Friday, October 2, 2020

How To Make Activities More Doable During Distance Learning.

Many of us have taken distance classes so we know for us, it often means sitting through a video based class for a couple of hours, scribbling down notes while trying to process everything the professor said.  We know that won't work with most of our students and it isn't necessarily a best practices method for teaching math.

We face the big issue of trying to construct lessons that will involve our students in something more than listening for 55 minutes while you lecture or at least try to have students reply. Fortunately, there are some ways to increase student involvement in class but it requires a bit of forethought and planning.

If you teach geometry, have students bring cereal boxes to class to measure calculate volume or surface area.  Ask them if they have soda cans, bottles,  or circular oatmeal boxes so students can relate formulas to real items rather than something out of a book.  If your school is sending materials home with lunches, see about including rulers, protractors, paper, and scotch tape so students can create their own nets for any of the standard 3 dimensional shapes.  

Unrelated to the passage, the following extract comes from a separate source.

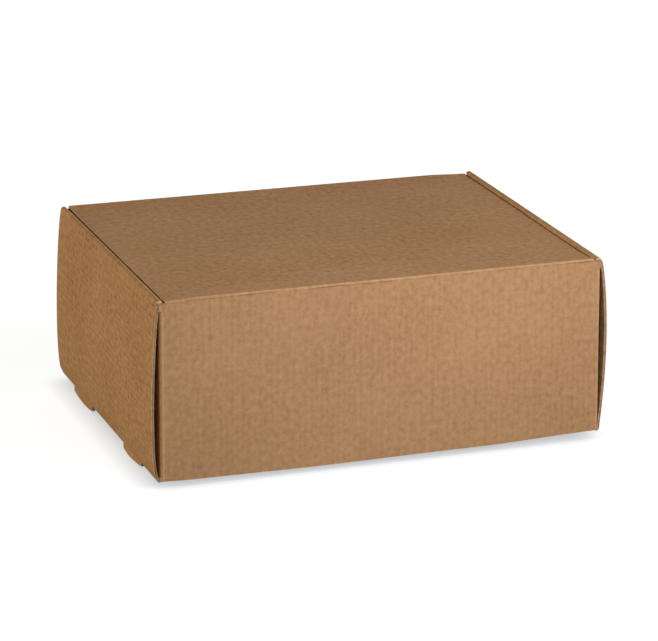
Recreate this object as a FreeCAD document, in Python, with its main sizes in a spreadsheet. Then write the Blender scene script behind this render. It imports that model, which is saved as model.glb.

What about sending maps home so students can use ratios to calculate the distance between two cities using the key on the map.  If it is 1 inch = 50 miles, students can use the ruler to measure the distance between say Chicago and New York, set up the ratios to find the total distance a crow might fly to get there.  Take it one step further by having students look up the average speed of say a crow and let them figure out how long it would take it to fly the distance.

Let students plan a meal for their family and then using on-line sites or a printed list, let them investigate the cost of each item so they can determine how much a meal might cost.  In addition, ask them to scale up or scale down the recipe to feed say 2 people or 80.  Real life math.

Since most student have phones, let students call different phone copies to find out the costs of a couple of plans to determine which is better, or ask students to call the local cable or satellite companies to get the cost of various packages such as cable, internet phone, etc so they can figure out if buying them separately versus the whole package is a better deal.  Let them look at satellite costs to see if buying a package with everything is better cost wise versus buying a basic package and paying extra for one or two channels is better.

This is the perfect opportunity for the students to work together to create a "newsletter" to share various mathematical topics with their parents.  Each student can choose a topic and create an article to explain it so their parents can read about it.  Have your students select a stock from the stock market.  Each day, they can check the price and they can create a scatter plot over a two to three week period.  At the end of the time, they can calculate a line of best fit for these points.

This is the perfect situation to use twitter, facebook, or instagram type activities so students can share the results of various activities, questions, discoveries, impressions.  Matt Miller from Ditch The Textbook has templates for these social media outlets.  Take advantage of student knowledge of social media to engage them with questions, problems, etc.

Look around you.  Check on what the students have access to.  Look at what things students might have around the house to incorporate into the lesson so they are more engaged. Let me know what you think, I'd love to hear.  Have a great day.